## YOUR TASK
Your task is to quote the listing below exactly, beginning with its first line and ending on the line bearing "wasm.setup();".

Object modeling scripts

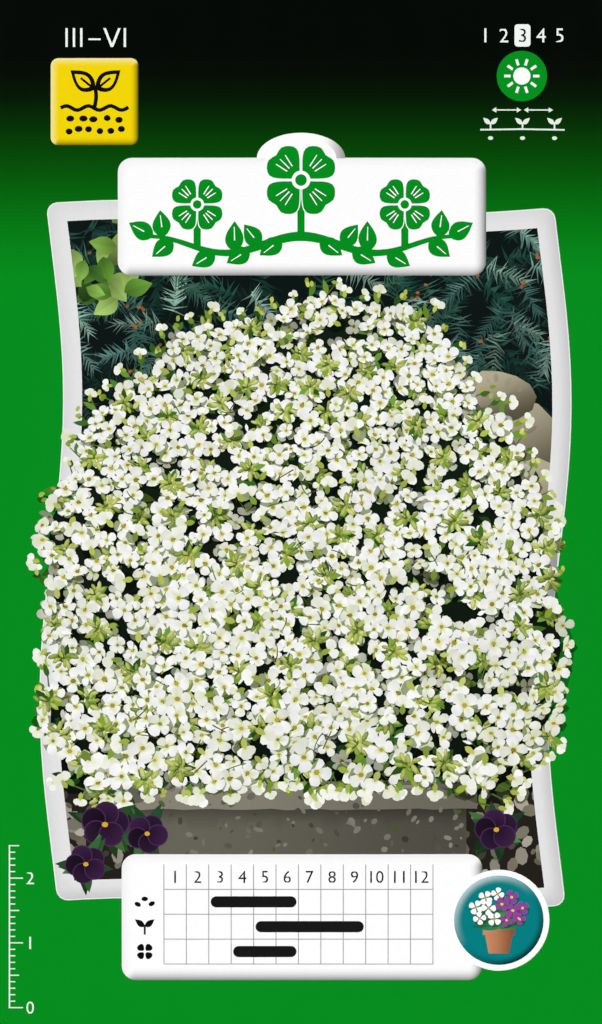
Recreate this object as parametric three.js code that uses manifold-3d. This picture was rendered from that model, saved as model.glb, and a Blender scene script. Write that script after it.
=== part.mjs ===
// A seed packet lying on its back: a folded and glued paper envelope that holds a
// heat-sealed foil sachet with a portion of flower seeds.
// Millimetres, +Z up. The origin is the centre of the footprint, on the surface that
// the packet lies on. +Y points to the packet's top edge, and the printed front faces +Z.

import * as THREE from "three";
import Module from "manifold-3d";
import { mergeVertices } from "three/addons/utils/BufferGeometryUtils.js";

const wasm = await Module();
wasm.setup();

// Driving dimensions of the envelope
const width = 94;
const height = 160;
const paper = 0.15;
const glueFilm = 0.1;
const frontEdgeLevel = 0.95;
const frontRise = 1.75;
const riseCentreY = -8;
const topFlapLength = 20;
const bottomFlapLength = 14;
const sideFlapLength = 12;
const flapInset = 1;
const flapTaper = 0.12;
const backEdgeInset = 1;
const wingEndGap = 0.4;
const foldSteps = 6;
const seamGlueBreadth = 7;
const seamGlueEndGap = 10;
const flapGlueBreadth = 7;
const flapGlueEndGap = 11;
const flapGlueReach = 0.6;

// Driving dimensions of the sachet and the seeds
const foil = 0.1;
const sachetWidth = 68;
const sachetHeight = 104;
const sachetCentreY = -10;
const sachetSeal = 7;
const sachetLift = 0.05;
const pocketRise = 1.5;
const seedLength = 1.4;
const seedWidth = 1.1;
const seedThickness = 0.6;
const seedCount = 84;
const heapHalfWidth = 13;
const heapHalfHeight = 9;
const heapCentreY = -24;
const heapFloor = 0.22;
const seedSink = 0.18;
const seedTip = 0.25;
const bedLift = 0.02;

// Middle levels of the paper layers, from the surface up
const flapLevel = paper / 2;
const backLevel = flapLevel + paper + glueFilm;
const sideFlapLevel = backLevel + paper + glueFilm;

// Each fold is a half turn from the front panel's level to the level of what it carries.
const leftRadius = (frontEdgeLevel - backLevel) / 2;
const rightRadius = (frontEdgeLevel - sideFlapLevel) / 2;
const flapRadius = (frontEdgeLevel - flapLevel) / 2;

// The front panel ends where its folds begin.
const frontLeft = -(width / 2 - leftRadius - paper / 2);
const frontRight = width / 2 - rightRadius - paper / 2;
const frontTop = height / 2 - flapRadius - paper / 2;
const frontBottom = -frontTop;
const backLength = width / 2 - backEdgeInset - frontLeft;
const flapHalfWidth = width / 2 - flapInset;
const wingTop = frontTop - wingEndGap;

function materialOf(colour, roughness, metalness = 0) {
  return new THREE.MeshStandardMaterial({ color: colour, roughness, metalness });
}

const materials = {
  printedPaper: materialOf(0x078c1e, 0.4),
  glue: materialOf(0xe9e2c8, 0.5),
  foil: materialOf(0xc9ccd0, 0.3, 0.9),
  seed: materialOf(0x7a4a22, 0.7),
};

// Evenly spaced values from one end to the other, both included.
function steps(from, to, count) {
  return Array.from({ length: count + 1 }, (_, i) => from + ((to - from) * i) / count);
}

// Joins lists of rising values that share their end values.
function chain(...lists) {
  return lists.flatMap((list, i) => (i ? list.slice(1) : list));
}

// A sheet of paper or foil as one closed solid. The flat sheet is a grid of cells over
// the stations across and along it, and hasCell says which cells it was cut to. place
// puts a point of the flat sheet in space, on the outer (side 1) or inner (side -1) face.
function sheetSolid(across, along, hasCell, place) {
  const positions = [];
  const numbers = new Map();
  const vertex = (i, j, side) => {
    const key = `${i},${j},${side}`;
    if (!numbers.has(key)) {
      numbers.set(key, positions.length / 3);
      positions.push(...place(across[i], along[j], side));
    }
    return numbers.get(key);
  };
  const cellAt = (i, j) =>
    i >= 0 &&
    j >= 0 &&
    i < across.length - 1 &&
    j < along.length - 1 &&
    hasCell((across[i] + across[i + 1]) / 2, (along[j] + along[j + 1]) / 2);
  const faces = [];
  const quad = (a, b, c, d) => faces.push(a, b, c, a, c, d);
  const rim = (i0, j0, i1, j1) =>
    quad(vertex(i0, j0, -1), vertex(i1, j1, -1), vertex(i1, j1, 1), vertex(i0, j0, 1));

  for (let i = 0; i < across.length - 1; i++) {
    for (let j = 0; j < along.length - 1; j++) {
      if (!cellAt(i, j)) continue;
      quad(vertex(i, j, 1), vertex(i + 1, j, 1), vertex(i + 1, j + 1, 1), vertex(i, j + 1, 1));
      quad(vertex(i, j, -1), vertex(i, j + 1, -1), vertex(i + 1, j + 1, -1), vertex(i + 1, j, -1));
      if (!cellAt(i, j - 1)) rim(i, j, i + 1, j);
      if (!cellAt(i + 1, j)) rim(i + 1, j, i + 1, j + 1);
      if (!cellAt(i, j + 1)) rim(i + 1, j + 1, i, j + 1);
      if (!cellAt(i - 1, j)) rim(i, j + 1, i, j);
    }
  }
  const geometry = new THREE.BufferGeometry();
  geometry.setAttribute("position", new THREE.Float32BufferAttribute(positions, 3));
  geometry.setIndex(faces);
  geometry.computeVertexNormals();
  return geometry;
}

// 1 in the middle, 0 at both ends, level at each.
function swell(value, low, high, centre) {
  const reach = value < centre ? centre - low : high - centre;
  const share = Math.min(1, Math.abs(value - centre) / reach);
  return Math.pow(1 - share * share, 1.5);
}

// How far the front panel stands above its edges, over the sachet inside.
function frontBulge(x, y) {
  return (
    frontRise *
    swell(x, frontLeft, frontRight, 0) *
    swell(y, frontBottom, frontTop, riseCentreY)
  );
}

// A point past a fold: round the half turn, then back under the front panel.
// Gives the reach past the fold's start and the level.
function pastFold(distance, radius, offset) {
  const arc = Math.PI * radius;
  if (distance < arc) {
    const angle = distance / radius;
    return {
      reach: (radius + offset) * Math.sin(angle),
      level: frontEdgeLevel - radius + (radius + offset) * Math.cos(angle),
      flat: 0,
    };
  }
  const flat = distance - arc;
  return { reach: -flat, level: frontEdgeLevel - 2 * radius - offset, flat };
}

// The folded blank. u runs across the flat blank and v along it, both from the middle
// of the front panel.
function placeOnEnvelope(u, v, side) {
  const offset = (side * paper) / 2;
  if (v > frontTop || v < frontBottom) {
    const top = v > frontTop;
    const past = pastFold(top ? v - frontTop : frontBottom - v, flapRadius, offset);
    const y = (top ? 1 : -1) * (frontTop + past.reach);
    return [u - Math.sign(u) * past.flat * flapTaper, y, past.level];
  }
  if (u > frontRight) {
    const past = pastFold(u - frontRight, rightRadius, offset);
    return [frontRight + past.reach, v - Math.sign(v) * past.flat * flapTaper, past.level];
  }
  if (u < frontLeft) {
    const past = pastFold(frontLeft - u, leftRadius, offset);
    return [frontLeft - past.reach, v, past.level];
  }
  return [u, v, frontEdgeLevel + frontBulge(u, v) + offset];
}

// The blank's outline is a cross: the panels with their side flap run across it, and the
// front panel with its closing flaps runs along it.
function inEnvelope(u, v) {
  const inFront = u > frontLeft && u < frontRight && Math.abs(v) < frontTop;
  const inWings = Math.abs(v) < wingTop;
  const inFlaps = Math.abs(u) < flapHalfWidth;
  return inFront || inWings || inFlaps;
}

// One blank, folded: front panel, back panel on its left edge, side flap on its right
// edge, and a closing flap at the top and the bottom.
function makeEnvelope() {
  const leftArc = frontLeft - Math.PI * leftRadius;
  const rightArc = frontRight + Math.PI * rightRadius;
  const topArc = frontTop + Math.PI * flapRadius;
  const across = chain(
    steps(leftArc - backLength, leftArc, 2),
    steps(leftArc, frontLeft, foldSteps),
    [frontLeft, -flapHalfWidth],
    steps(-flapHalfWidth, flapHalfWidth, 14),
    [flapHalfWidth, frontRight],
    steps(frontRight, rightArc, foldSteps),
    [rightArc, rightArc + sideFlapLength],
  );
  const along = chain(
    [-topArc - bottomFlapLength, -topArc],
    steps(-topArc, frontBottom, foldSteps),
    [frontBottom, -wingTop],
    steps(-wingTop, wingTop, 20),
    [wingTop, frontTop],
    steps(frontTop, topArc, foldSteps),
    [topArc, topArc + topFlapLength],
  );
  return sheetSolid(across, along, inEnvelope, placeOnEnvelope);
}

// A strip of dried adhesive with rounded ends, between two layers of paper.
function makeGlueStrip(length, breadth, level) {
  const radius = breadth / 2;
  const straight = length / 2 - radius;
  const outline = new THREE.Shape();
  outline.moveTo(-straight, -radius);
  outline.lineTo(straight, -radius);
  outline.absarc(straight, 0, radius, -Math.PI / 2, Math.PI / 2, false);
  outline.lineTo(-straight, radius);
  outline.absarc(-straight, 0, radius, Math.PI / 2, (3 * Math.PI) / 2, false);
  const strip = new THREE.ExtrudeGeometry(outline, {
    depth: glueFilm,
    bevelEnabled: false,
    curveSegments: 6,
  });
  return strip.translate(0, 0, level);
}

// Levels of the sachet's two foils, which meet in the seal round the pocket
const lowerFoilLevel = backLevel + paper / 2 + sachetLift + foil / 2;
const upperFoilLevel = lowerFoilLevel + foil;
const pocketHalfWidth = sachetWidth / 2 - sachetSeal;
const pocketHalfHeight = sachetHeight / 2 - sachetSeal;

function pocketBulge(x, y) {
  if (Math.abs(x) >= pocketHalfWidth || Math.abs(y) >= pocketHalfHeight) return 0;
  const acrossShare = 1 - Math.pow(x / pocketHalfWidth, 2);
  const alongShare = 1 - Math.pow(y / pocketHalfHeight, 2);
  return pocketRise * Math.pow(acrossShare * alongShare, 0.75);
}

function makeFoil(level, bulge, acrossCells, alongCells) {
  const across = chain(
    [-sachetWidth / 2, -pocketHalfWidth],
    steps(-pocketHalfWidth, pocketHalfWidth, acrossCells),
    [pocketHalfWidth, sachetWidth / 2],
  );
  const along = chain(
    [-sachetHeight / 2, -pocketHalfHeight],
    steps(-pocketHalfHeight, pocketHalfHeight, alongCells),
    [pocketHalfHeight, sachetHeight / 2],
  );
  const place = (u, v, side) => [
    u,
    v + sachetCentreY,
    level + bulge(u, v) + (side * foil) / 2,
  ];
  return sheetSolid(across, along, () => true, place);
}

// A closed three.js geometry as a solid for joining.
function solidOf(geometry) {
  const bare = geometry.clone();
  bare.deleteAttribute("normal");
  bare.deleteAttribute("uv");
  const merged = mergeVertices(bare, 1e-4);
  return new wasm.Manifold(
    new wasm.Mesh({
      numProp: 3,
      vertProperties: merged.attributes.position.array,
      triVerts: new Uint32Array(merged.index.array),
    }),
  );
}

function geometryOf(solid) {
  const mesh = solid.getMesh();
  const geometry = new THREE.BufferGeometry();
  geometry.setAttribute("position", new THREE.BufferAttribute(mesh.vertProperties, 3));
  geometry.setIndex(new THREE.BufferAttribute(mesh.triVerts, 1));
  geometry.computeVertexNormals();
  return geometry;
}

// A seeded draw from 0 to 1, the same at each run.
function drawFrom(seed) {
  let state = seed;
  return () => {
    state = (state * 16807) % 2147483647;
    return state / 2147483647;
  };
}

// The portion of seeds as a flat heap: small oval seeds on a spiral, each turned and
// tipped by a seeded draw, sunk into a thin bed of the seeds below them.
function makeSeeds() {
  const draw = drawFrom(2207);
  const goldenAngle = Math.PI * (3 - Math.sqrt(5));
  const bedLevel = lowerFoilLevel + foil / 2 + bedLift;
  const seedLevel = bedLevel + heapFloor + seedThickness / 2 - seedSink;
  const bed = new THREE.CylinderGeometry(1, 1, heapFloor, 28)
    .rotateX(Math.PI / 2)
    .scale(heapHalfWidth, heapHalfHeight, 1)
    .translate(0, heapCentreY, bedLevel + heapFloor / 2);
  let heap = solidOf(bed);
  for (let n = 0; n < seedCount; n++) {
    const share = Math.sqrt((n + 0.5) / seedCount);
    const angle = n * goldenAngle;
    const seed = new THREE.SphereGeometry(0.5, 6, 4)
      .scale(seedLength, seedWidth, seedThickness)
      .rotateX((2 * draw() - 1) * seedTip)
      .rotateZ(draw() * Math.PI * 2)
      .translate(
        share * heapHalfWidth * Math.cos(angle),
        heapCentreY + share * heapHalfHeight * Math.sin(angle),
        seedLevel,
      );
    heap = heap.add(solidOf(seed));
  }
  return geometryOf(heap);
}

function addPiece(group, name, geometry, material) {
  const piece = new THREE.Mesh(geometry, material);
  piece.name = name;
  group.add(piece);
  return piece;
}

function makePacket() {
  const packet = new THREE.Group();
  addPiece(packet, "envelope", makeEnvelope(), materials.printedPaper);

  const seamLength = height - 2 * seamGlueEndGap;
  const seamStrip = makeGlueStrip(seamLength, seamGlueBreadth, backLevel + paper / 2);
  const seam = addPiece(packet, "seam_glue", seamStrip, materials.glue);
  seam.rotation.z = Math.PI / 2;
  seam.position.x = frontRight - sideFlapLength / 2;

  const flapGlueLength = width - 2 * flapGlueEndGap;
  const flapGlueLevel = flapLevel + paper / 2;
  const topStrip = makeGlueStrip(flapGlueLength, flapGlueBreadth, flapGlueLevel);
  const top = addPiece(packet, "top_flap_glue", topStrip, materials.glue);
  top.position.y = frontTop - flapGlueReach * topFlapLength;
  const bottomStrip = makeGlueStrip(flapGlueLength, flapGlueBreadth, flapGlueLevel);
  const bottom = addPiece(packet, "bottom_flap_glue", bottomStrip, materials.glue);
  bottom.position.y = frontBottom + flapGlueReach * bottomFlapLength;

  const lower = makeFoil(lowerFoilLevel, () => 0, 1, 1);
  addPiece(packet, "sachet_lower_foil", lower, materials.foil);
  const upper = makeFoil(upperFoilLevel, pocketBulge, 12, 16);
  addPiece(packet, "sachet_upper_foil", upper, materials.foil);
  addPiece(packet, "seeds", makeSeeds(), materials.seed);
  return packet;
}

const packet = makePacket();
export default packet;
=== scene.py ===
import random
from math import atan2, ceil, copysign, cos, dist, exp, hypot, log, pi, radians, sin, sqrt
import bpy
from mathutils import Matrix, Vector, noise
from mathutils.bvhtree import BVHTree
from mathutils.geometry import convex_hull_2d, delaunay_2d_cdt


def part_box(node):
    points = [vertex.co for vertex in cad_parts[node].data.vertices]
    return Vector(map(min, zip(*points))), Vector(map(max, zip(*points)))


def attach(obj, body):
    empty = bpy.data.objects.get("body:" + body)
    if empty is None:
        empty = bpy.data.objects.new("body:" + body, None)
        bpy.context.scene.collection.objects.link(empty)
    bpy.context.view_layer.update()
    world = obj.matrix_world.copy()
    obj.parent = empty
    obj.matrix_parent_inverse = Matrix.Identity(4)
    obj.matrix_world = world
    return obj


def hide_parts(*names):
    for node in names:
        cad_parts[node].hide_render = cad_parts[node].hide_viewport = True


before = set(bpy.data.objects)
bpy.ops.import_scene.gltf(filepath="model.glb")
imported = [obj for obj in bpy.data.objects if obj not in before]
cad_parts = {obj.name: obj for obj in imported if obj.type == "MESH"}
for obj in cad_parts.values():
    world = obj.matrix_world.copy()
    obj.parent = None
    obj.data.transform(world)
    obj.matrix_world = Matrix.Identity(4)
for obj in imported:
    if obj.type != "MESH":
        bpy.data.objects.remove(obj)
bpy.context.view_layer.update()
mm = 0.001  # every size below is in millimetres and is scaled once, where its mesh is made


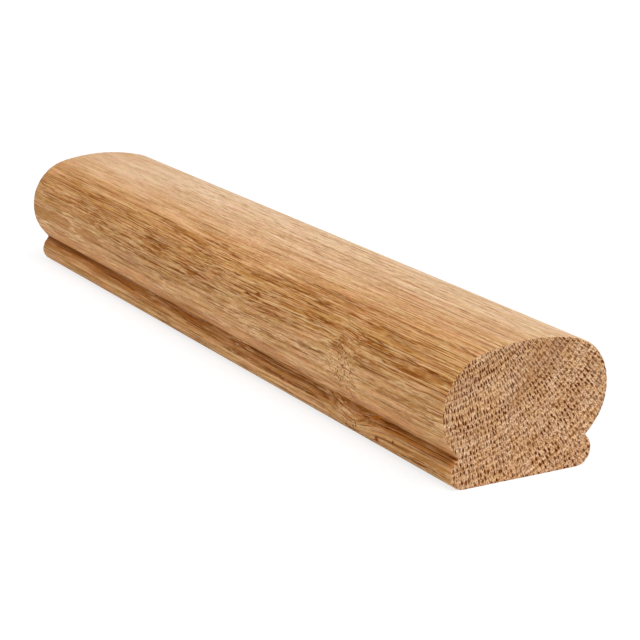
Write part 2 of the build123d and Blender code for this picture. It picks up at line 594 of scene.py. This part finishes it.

## TASK OUTPUT
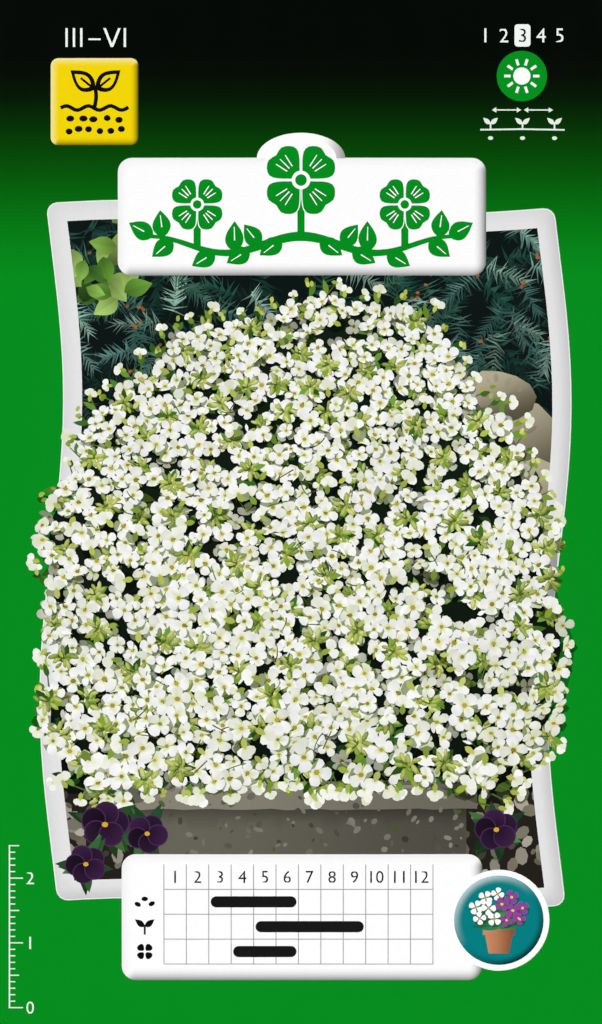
Recreate this object as parametric three.js code that uses manifold-3d. This picture was rendered from that model, saved as model.glb, and a Blender scene script. Write that script after it.
=== part.mjs ===
// A seed packet lying on its back: a folded and glued paper envelope that holds a
// heat-sealed foil sachet with a portion of flower seeds.
// Millimetres, +Z up. The origin is the centre of the footprint, on the surface that
// the packet lies on. +Y points to the packet's top edge, and the printed front faces +Z.

import * as THREE from "three";
import Module from "manifold-3d";
import { mergeVertices } from "three/addons/utils/BufferGeometryUtils.js";

const wasm = await Module();
wasm.setup();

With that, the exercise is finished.